You don’t need a full clear to know whether you’re on the right track.

Signs the formation is working:

  • Your frontline survives past the mid-fight phase

  • Damage output ramps up instead of collapsing early

  • Losses feel “close” instead of one-sided

If your frontline collapses before mid-fight, the issue is usually not the ratio itself, but effective durability relative to Labyrinth scaling.

This distinction matters — and it explains why some players report success with similar formations while others don’t.

Efficiency, Progression, and Long-Term Play

At a certain point, Gaia Heart becomes less about brute-forcing and more about efficiency per attempt.

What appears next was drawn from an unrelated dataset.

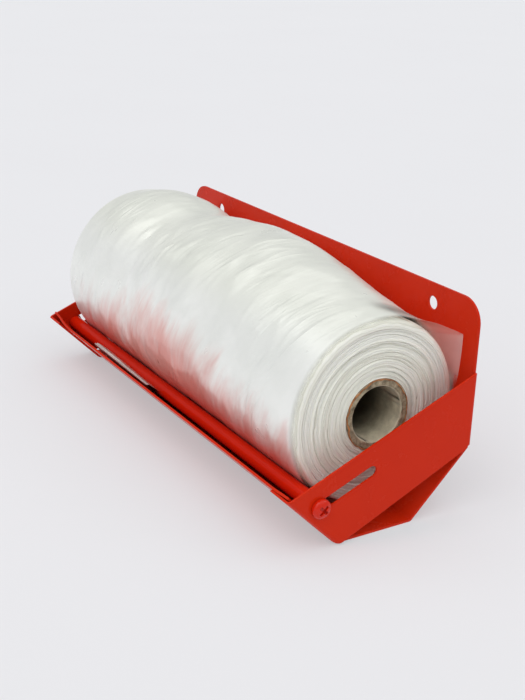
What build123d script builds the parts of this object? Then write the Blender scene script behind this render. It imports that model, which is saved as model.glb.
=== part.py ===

Some players choose to slow down and adjust rotations.
Others selectively optimize their progression — sometimes through resource planning or options like Whiteout Survival top up — to reduce dead runs and protect the time they’re already investing.

Neither approach is “wrong.” The key is recognizing when a formation problem ends — and a scaling problem begins.

Final Thoughts

Gaia Heart isn’t designed to be beaten by accident.
It rewards players who understand formation logic, damage flow, and survivability pacing.

This guide gives you a stable baseline, not a promise.
If it works immediately — great.
If not, it gives you the clarity to know why.

And in Whiteout Survival’s Labyrinth, that understanding is often the real breakthrough.